Cela n’empêche pas les uns et les autres de suivre en direct les grands débats de la campagne, de donner leur avis, comme si à Dakar ou Lomé, on avait le droit de voter en France. Une situation très similaire à celle qui prévaut à Genève ou Neuchâtel, où des «colonisés francophones» partagent la même passion pour la politique française. Et sont pareillement victimes de l’ignorance de leurs réalités de la part des Français, aux yeux desquels ils sont aussi exotiques les uns que les autres. Lorsqu’ils rencontrent des Suisses romands ou des Africains francophones, les Français sont d’ailleurs toujours un peu éberlués de constater l’incroyable engouement que suscite leur vie politique, qui les exaspère parfois eux-mêmes. 

Tard dans la touffeur de la nuit abidjanaise, les conversations ne faiblissent pas, cette fois, à propos de Marine Le Pen, dont l’écart avec Macron s’amenuise au fil des sondages. Les opinions diffèrent: il y a celles et ceux qui craignent de nouvelles mesures, rendant la vie de leurs parents et amis dans l’Hexagone encore plus difficile, voire impossible.
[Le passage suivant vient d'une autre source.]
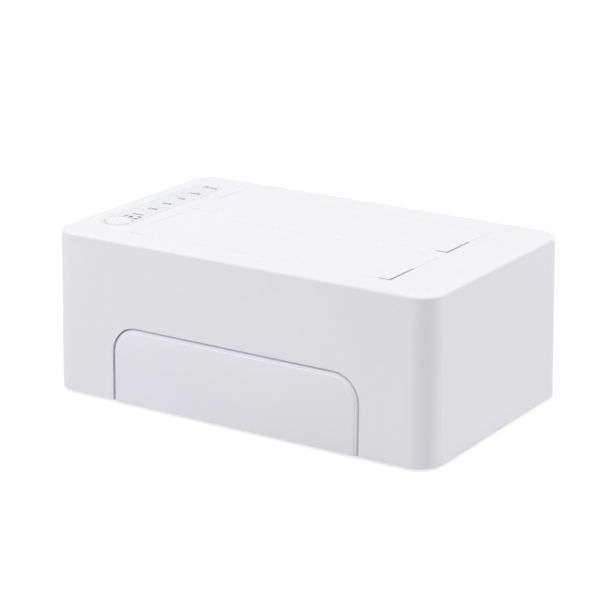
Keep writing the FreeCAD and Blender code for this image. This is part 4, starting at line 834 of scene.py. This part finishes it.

D’autres au contraire appellent de leurs vœux l’arrivée de la fille de Jean-Marie à la présidence, ce qui permettrait de «clarifier les choses de part et d’autre». Car si Marine veut chasser les Africains de France, il s’agira de mettre en œuvre un principe de réciprocité. Et de prier les dizaines de milliers de Français vivant et travaillant en Afrique dans des conditions privilégiées de rentrer chez eux. «La France aux Français? D’accord, mais alors, l’Afrique aux Africains», s’exclame avec tristesse une étudiante qui rêve d’aller passer ses vacances en France.